Effect of CTAB on the architecture and hydrophobicity of electrodeposited Cu–ZrO2 nano-cone arrays

Abstract

This study explores the hydrophobicity of micro and nano-hierarchical structured Cu–10 g/L ZrO2 pulse electrodeposits as a function of different concentrations (0.1, 0.5 and 1 g/L) of cetrimonium bromide (CTAB, a cationic surfactant) addition. Beyond 0.1 g/L CTAB loading, the composite coatings display duplex nano-cone morphology. Specifically, 0.5 g/L CTAB loaded coating shows free standing hemispherical morphologies consisting of vertically aligned nano-cone arrays, whereas 1 g/L CTAB loaded coating displays flowery like hierarchical nano-cone morphology. However, 0.1 g/L CTAB addition makes the coating morphology finer as compared to non-CTAB loaded coating with ordered nano-cone morphology. Among all the developed coatings, 0.5 and 1 g/L CTAB loaded coatings display superhydrophobic behavior by mimicking the ‘lotus leaf’ architecture.
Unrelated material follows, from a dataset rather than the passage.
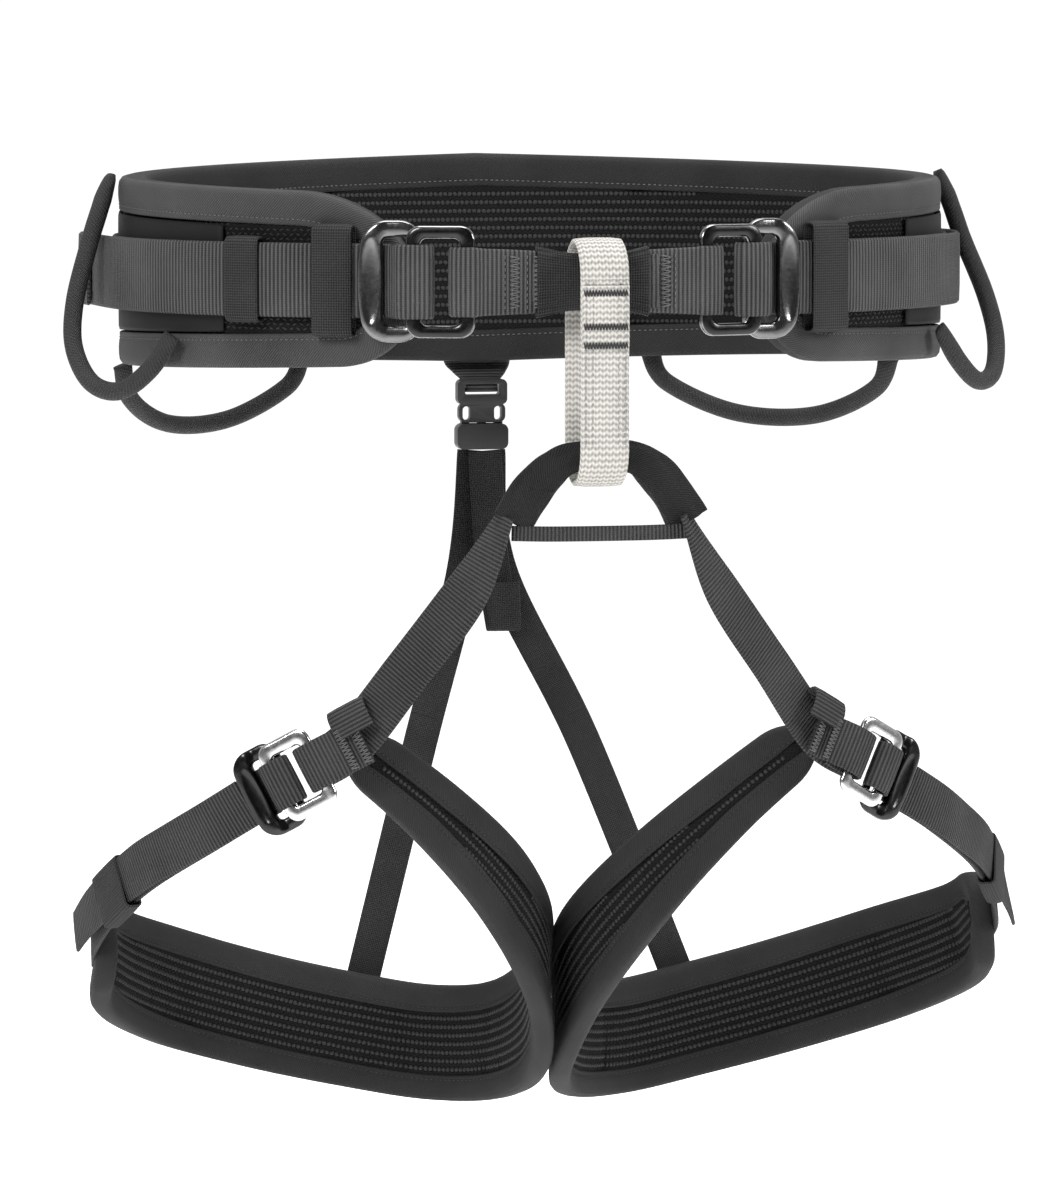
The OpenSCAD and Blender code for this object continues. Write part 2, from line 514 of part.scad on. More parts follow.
// Webbing end folded round the inner bar of the leg buckle's plate and sewn at the junction
module leg_plate_loop(side) {
    fold = [[-38, 0, 3.4], [-32, 0, 4], [-26, 0, 8], [-20, 0, 10.4], [-13, 0, 9.8], [-10.4, 0, 6.4],
        [-12.4, 0, 3], [-19, 0, 1.6], [-26, 0, 2.2]];
    c = curve([for (p = fold) leg_buckle_pt(p)], 4);
    across = cross(buckle_z, buckle_x);
    mirror([side < 0 ? 1 : 0, 0, 0])
        strap(c, [for (t = along(c)) cross(across, t)], leg_webbing_width - 0.6, 1.8);
}
module right_leg_plate_loop() color(black) leg_plate_loop(1);
module left_leg_plate_loop() color(black) leg_plate_loop(-1);

// Bridge that joins the leg loops through the belay loop, and the thin band below it
bridge_half = [[36.4, -131.5, -97], [29.5, -132, -85.6], [21, -133, -76], [11, -134, -70.6]];
bridge_widths = [17, 16.5, 15, 12.4, 12.4, 15, 16.5, 17];
module leg_bridge() color(black) {
    p = concat(bridge_half, [for (q = rev(bridge_half)) [-q[0], q[1], q[2]]]);
    c = curve([for (q = p) q + front_shift], 5);
    strap(c, [for (q = c) [0, -1, 0]], [for (q = curve([for (w = bridge_widths) [w]], 5)) q[0]], 6);
}
module leg_bridge_band() color(charcoal) {
    band = [[-37, -134, -101], [-18, -134.5, -101.5], [18, -134.5, -101.5], [37, -134, -101]];
    c = curve([for (q = band) q + front_shift], 6);
    strap(c, [for (q = c) [0, -1, 0]], 6, 1.8);
}

belt_foam();
belt_lining();
belt_outer_panel();
belt_binding();
right_side_patch();
left_side_patch();
waist_webbing();
right_waist_tail();
left_waist_tail();
right_keeper();
left_front_keeper();
left_rear_keeper();
tie_in_strap();
tie_in_sleeve();
right_waist_buckle_plate();
left_waist_buckle_plate();
right_waist_buckle_frame();
left_waist_buckle_frame();
right_front_gear_loop();
left_front_gear_loop();
right_rear_gear_loop();
left_rear_gear_loop();
belay_loop();
rear_tab();
rear_buckle_plug();
rear_buckle_socket();
riser_tail();
right_upper_riser();
left_upper_riser();
right_lower_riser();
left_lower_riser();
right_leg_pad();
left_leg_pad();
right_leg_binding();
left_leg_binding();
right_leg_front_webbing();
left_leg_front_webbing();
right_leg_plate_loop();
left_leg_plate_loop();
right_leg_buckle_plate();
left_leg_buckle_plate();
right_leg_buckle_frame();
left_leg_buckle_frame();
right_leg_adjust_webbing();
left_leg_adjust_webbing();
right_leg_strap_tail();
left_leg_strap_tail();
right_leg_keeper();
left_leg_keeper();
leg_bridge();
leg_bridge_band();
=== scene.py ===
# %% [markdown]
# # A climbing sit harness
# The CAD model says where every strap, pad and buckle is. This script loads it as a fixed frame and
# builds the cloth, webbing and metal round it, one kind of piece at a time. Right and left in the names are
# as seen from the front.

# %% Load the frame
import math

import bmesh
import bpy
import numpy as np
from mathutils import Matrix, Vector
from mathutils.bvhtree import BVHTree


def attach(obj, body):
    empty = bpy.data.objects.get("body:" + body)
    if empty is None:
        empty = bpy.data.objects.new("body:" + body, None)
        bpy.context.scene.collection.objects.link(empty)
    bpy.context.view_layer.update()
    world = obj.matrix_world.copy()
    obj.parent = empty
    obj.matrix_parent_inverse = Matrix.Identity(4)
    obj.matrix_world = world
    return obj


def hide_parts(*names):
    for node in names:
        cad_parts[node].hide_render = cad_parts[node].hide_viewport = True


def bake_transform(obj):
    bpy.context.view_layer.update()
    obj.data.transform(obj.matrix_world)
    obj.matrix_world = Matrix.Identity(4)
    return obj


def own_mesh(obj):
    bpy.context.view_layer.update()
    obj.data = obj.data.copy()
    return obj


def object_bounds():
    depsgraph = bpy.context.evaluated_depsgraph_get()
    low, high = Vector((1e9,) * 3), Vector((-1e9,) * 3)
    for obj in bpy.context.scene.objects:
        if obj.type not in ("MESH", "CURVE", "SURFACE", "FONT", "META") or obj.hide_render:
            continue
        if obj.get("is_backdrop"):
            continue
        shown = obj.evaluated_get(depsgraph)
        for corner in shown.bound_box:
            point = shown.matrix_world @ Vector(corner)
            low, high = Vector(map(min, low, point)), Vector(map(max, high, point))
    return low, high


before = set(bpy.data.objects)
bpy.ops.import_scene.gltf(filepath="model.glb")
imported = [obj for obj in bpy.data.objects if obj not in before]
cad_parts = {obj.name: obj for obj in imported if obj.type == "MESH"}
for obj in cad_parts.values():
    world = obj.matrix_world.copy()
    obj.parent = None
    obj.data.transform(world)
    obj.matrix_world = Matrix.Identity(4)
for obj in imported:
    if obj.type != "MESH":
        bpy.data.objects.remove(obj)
cad_box = [list(corner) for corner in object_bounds()]
MM = 0.001
print("CAD box", cad_box)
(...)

The entrapped air pockets formed beneath the liquid droplet due to the formation of micro and nanometer-scale topographic features mainly attribute to the transition from hydrophilic Cu substrate to superhydrophobic Cu–ZrO2 hierarchical coating structure. In addition, high surface roughness along with the high value of the ratio between mean profile spacing (Sm) to mean profile width (Wa) facilitates the air entrapment in between the protrusions of the coated structure. Moreover, formation of low surface energy (111) crystal plane with respect to the CTAB loadings can be considered as another reason for the excellent hydrophobic behavior of the obtained Cu–ZrO2 coatings.